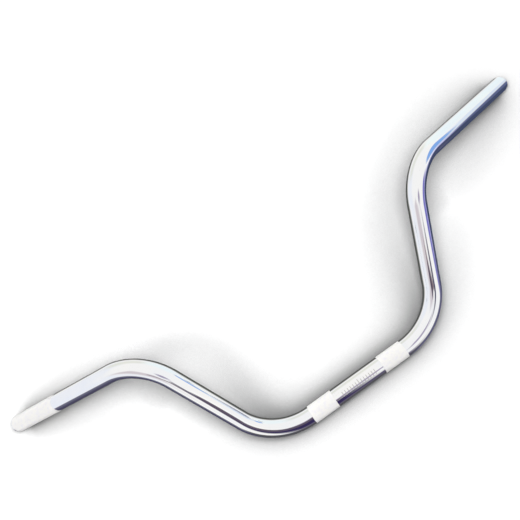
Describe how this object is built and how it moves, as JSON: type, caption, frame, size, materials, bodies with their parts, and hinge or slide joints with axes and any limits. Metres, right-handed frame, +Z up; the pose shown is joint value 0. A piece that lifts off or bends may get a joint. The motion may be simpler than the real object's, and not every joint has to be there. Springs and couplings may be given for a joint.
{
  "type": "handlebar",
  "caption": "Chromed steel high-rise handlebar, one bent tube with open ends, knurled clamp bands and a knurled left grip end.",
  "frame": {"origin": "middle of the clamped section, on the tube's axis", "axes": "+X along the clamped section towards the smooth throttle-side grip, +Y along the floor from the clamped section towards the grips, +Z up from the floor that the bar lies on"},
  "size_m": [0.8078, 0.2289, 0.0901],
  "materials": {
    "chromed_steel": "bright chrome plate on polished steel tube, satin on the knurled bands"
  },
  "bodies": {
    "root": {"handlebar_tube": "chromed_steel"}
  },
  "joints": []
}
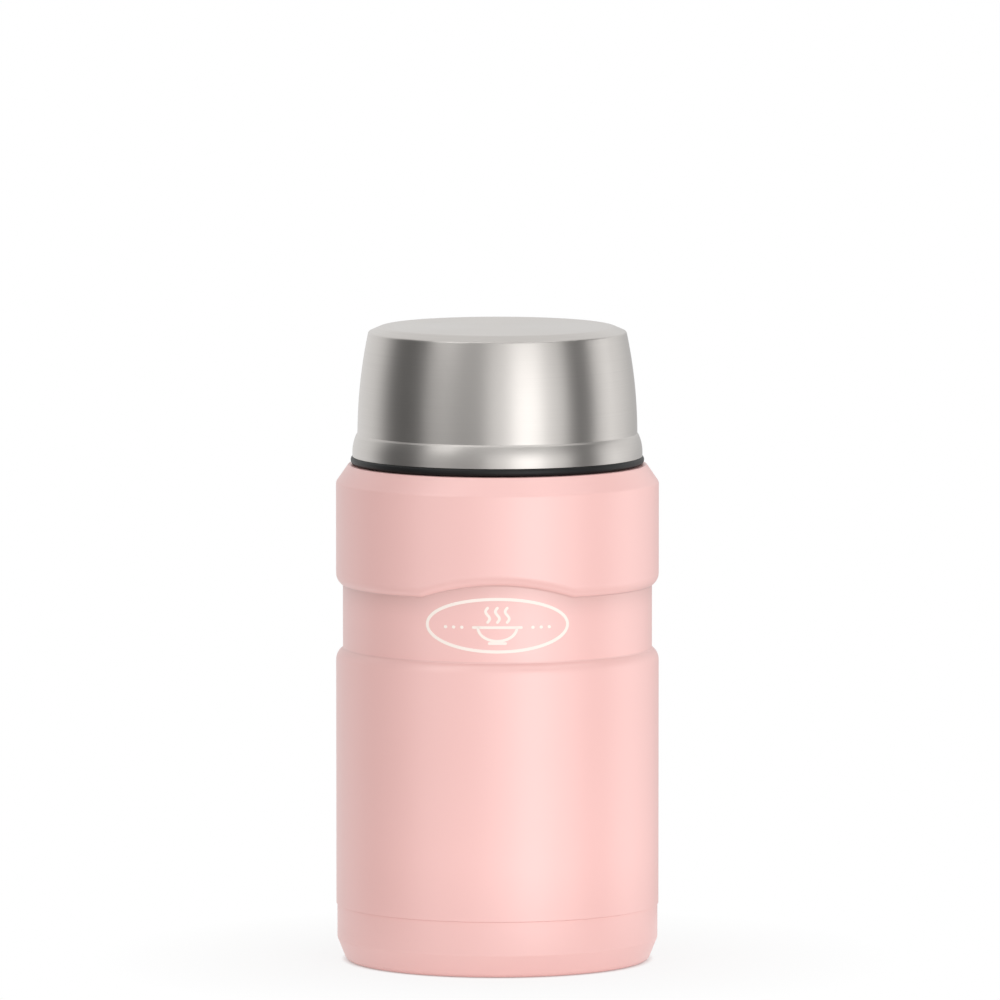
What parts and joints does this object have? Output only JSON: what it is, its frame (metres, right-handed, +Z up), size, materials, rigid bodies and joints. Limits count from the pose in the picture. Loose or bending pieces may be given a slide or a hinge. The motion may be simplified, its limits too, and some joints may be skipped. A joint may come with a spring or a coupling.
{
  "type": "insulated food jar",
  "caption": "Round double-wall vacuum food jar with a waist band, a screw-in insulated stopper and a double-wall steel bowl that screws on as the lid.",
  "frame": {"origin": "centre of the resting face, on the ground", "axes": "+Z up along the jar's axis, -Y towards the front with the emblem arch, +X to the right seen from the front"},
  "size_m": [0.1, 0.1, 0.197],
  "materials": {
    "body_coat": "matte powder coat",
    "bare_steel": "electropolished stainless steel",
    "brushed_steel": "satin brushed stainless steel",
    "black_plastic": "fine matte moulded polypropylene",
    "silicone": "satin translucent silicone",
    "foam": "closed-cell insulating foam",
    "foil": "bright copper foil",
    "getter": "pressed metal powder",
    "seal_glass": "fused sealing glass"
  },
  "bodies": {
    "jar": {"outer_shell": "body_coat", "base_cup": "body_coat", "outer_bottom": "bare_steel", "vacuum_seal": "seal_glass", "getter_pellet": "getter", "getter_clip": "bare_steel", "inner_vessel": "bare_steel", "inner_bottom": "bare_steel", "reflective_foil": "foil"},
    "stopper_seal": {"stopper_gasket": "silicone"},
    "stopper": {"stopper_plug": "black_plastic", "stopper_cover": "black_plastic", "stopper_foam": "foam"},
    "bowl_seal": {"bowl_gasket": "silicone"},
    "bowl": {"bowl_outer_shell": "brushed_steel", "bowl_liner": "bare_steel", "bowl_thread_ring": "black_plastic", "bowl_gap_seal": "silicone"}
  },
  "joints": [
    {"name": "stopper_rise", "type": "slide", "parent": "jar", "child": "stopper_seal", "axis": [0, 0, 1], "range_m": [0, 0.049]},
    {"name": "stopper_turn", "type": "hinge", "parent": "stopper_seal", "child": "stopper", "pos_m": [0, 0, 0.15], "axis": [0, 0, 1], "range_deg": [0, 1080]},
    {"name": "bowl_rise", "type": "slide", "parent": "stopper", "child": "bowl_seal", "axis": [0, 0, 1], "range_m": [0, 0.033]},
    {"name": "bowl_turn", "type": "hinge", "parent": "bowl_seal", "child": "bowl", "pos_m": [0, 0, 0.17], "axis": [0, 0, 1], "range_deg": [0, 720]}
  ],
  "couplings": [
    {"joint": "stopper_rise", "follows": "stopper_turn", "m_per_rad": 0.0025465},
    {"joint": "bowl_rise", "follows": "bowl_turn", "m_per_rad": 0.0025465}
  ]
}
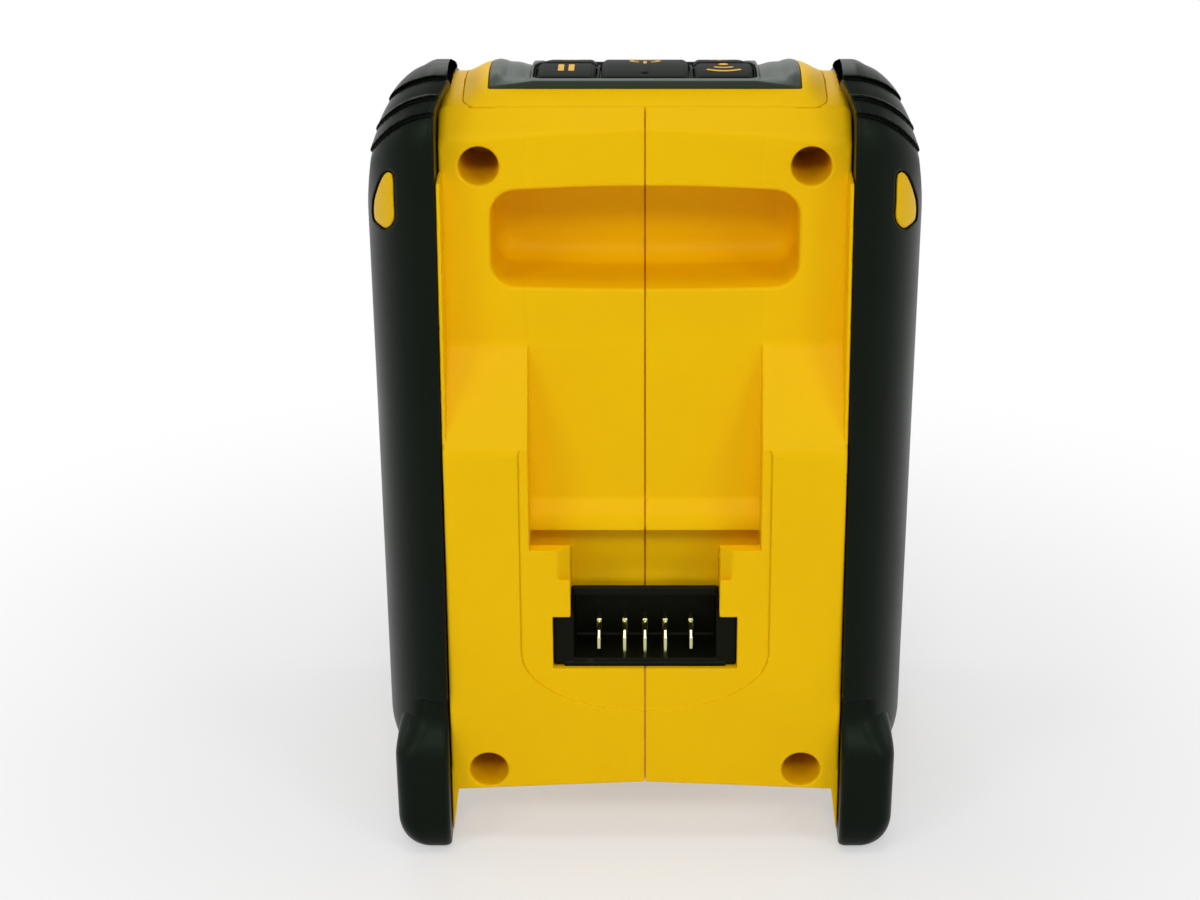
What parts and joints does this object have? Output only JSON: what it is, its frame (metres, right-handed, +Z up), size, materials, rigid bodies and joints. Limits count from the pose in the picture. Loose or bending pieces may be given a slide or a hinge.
◆ ◆ ◆ ◆ ◆
● **Set task**
Extract the entries above verbatim.

● **Exercise answer**
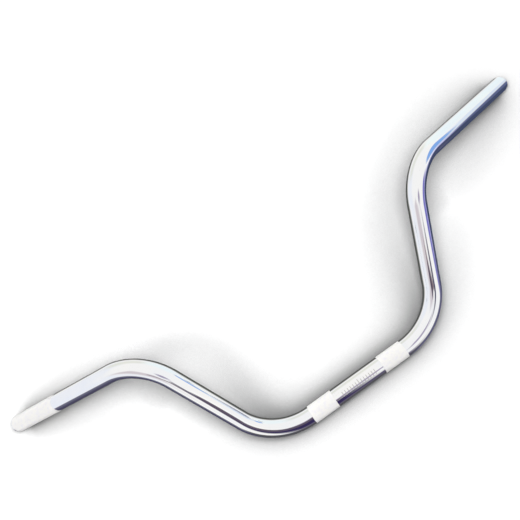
Describe how this object is built and how it moves, as JSON: type, caption, frame, size, materials, bodies with their parts, and hinge or slide joints with axes and any limits. Metres, right-handed frame, +Z up; the pose shown is joint value 0. A piece that lifts off or bends may get a joint. The motion may be simpler than the real object's, and not every joint has to be there. Springs and couplings may be given for a joint.
{
  "type": "handlebar",
  "caption": "Chromed steel high-rise handlebar, one bent tube with open ends, knurled clamp bands and a knurled left grip end.",
  "frame": {"origin": "middle of the clamped section, on the tube's axis", "axes": "+X along the clamped section towards the smooth throttle-side grip, +Y along the floor from the clamped section towards the grips, +Z up from the floor that the bar lies on"},
  "size_m": [0.8078, 0.2289, 0.0901],
  "materials": {
    "chromed_steel": "bright chrome plate on polished steel tube, satin on the knurled bands"
  },
  "bodies": {
    "root": {"handlebar_tube": "chromed_steel"}
  },
  "joints": []
}
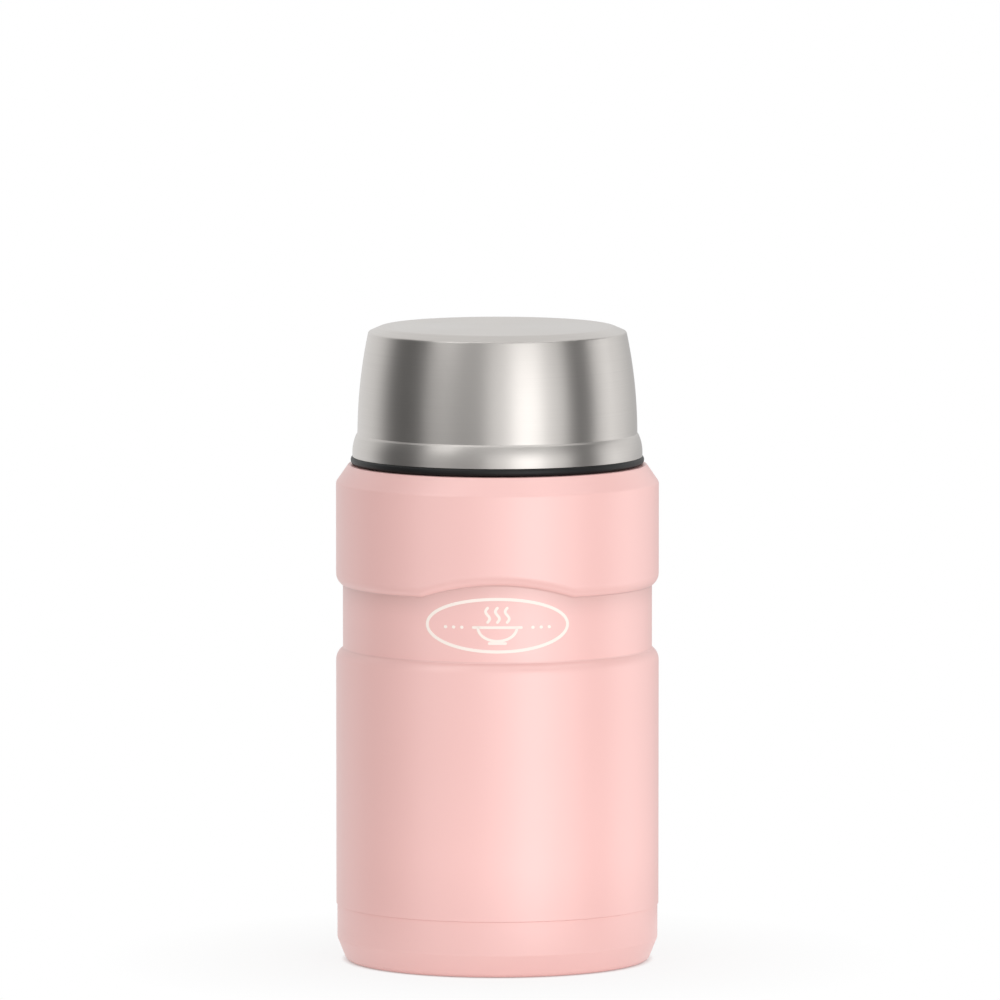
What parts and joints does this object have? Output only JSON: what it is, its frame (metres, right-handed, +Z up), size, materials, rigid bodies and joints. Limits count from the pose in the picture. Loose or bending pieces may be given a slide or a hinge. The motion may be simplified, its limits too, and some joints may be skipped. A joint may come with a spring or a coupling.
{
  "type": "insulated food jar",
  "caption": "Round double-wall vacuum food jar with a waist band, a screw-in insulated stopper and a double-wall steel bowl that screws on as the lid.",
  "frame": {"origin": "centre of the resting face, on the ground", "axes": "+Z up along the jar's axis, -Y towards the front with the emblem arch, +X to the right seen from the front"},
  "size_m": [0.1, 0.1, 0.197],
  "materials": {
    "body_coat": "matte powder coat",
    "bare_steel": "electropolished stainless steel",
    "brushed_steel": "satin brushed stainless steel",
    "black_plastic": "fine matte moulded polypropylene",
    "silicone": "satin translucent silicone",
    "foam": "closed-cell insulating foam",
    "foil": "bright copper foil",
    "getter": "pressed metal powder",
    "seal_glass": "fused sealing glass"
  },
  "bodies": {
    "jar": {"outer_shell": "body_coat", "base_cup": "body_coat", "outer_bottom": "bare_steel", "vacuum_seal": "seal_glass", "getter_pellet": "getter", "getter_clip": "bare_steel", "inner_vessel": "bare_steel", "inner_bottom": "bare_steel", "reflective_foil": "foil"},
    "stopper_seal": {"stopper_gasket": "silicone"},
    "stopper": {"stopper_plug": "black_plastic", "stopper_cover": "black_plastic", "stopper_foam": "foam"},
    "bowl_seal": {"bowl_gasket": "silicone"},
    "bowl": {"bowl_outer_shell": "brushed_steel", "bowl_liner": "bare_steel", "bowl_thread_ring": "black_plastic", "bowl_gap_seal": "silicone"}
  },
  "joints": [
    {"name": "stopper_rise", "type": "slide", "parent": "jar", "child": "stopper_seal", "axis": [0, 0, 1], "range_m": [0, 0.049]},
    {"name": "stopper_turn", "type": "hinge", "parent": "stopper_seal", "child": "stopper", "pos_m": [0, 0, 0.15], "axis": [0, 0, 1], "range_deg": [0, 1080]},
    {"name": "bowl_rise", "type": "slide", "parent": "stopper", "child": "bowl_seal", "axis": [0, 0, 1], "range_m": [0, 0.033]},
    {"name": "bowl_turn", "type": "hinge", "parent": "bowl_seal", "child": "bowl", "pos_m": [0, 0, 0.17], "axis": [0, 0, 1], "range_deg": [0, 720]}
  ],
  "couplings": [
    {"joint": "stopper_rise", "follows": "stopper_turn", "m_per_rad": 0.0025465},
    {"joint": "bowl_rise", "follows": "bowl_turn", "m_per_rad": 0.0025465}
  ]
}
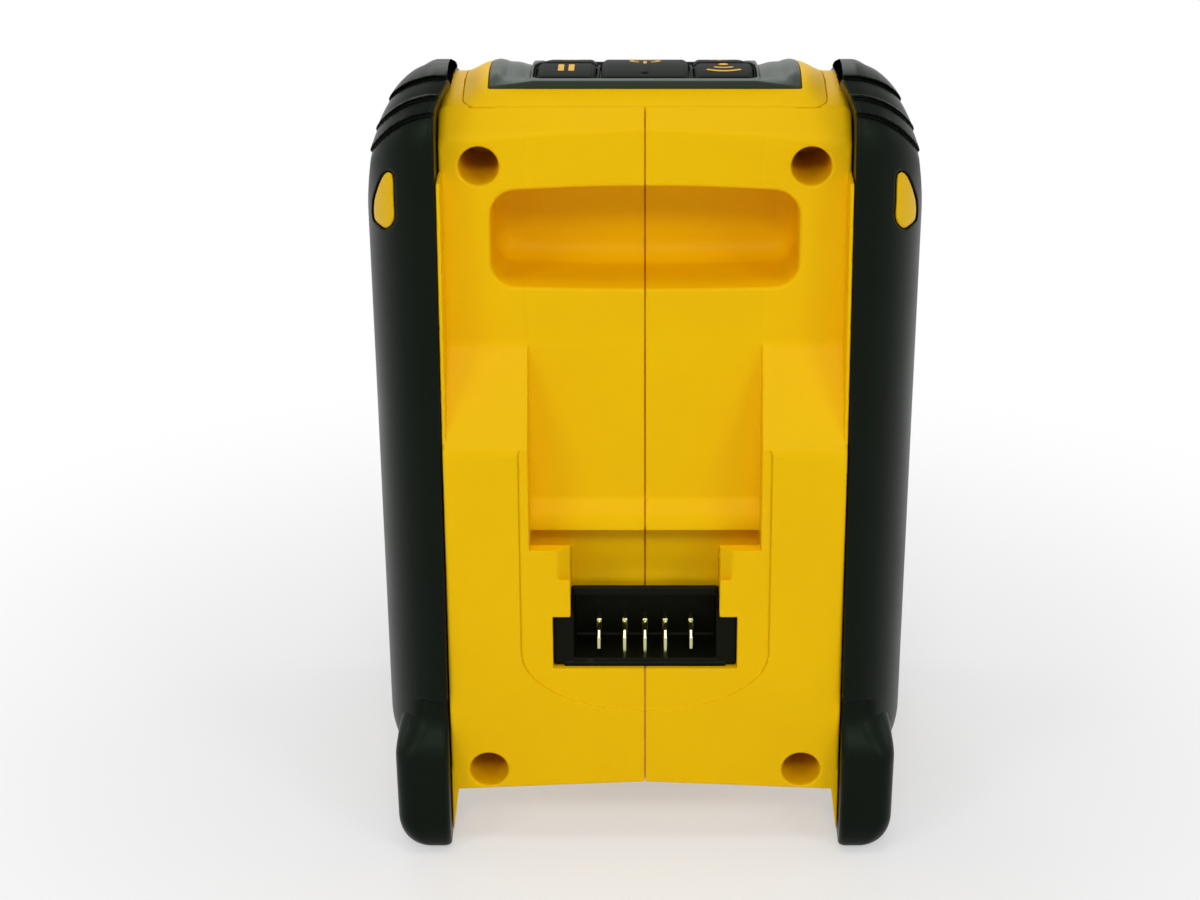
What parts and joints does this object have? Output only JSON: what it is, its frame (metres, right-handed, +Z up), size, materials, rigid bodies and joints. Limits count from the pose in the picture. Loose or bending pieces may be given a slide or a hinge.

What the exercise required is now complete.